Неудовольствия против Лжедмитрия увеличились с приездом Марины. Он не хотел отказываться от брака, но понимал, что оскорбит русских людей, если они узнают, что Марина, осталась католичкой, однако этого нельзя было утаить от приближённых. Против восстали: Митрополит казанский – Гермоген, Архиепископ коломенский – Иоасаф91, угрожая объявить брак не законным. Гермогена заключили в монастырь в его епархии, Иоасафа неизвестно почему оставили в покое. Были недовольны и другим: свадебных гостей и родных невесты разместили в кремлевских домах купцов, духовных, и даже бояр, а иностранных царских телохранителей – в домах арбатских и чертольских священников. Спутники Марины, которым подражали казаки, отличались особой наглостью, но торговцы терпели из-за высокой прибыли. Кроме того, якобы Лжедмитрий распорядился о проведении некоего аудита имущества монастырей с тем, чтобы забрать излишки в казну для оплаты жалованья войску, готовившемуся в турский поход. Соловьёв сомневался в этом по причине передачи монастырям жалованных грамот Дмитрием и отсутствия подобного распоряжения в русских источниках. Однако он допустил, что царь потребовал “у духовенства щедрого вспоможения для наступающей войны с неверными, а это ревностным протестантам показалось отобранием имущества у монахов”. [22]

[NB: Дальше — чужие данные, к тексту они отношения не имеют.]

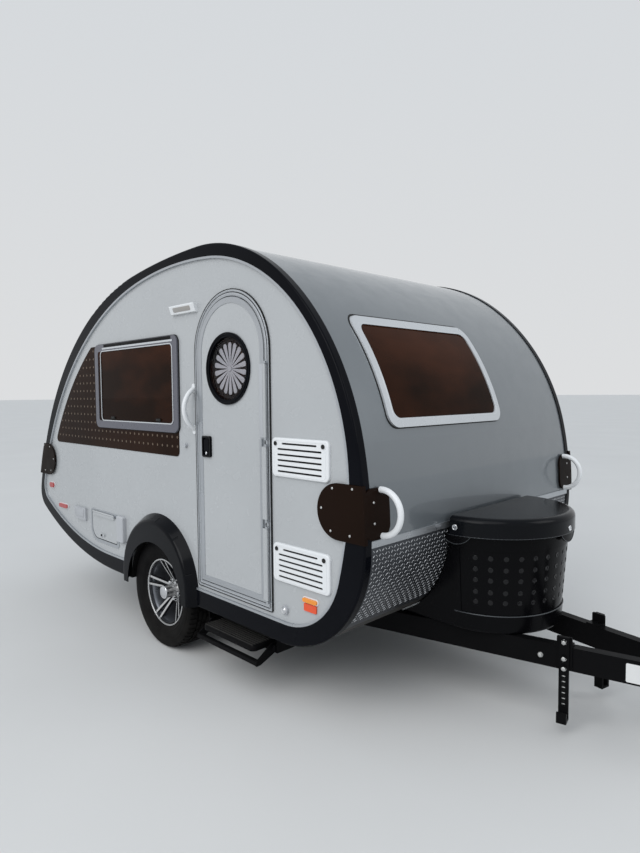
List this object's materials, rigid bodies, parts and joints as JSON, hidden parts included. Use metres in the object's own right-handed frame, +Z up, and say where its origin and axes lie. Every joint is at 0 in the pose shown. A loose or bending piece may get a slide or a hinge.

3 (13) мая 1606 года на торжественном приёме знатных ляхов в золотой палате случился скандал, когда Расстрига вернул грамоту Сигизмунда польским послам, “говоря, что она писана к какому-то Князю Димитрию, а Монарх Российский есть Цесарь, что Послы должны ехать с нею обратно к своему Государю”. [1] Пан Олесницкий возмутился, поскольку считал Лжедмитрия всем обязанным королю, который посадил его на трон. Самозванец не прогнал посла, но, велев снять с себя корону, ответил: "Необыкновенное, неслыханное дело, чтобы Венценосцы, сидя на престоле, спорили с иноземными Послами; но Король упрямством выводит меня из терпения. Ему изъяснено и доказано, что я не только Князь, не только Господарь и Царь, но и Великий Император в своих неизмеримых владениях. Сей титул дан мне Богом, и не есть одно пустое слово, как титулы иных Королей; ни Ассирийские, ни Мидийские, ниже Римские Цесари не имели действительнейшего права так именоваться. Могу ли быть доволен названием Князя и Господаря, когда мне служат не только Господари и Князья, но и Цари? Не вижу себе равного в странах полунощных; надо мною один Бог. И не все ли Монархи Европейские называют меня Императором? Для чего же Сигизмунд того не хочет? Пан Олесницкий! спрашиваю: мог ли бы ты принять на свое имя письмо, если бы в его надписи не было означено твое шляхетское достоинство?… Сигизмунд имел во мне друга и брата, какого еще не имела Республика Польская; а теперь вижу в Нем своего зложелателя". [1] Перебранка продолжалась, пока новоявленный царь не сменил гнев на милость и не смягчился. Грамоту взяли, но Лжедмитрий спросил о здоровье короля сидя, едва привстав по просьбе Олесницкого, чем унизил себя в глазах двора, разрешив сидеть вместе ляхам и россиянам. Кроме того, он разрешил ляхам жить, как им угодно, без надзора. “Царь готов удивить Европу и Азию дружбою своею к Королю, если он признает его Императором из благодарности за титул Шведского, отнятый Борисом у Сигизмунда, но возвращаемый ему Димитрием”. [1] Делами союза решили заняться после свадьбы.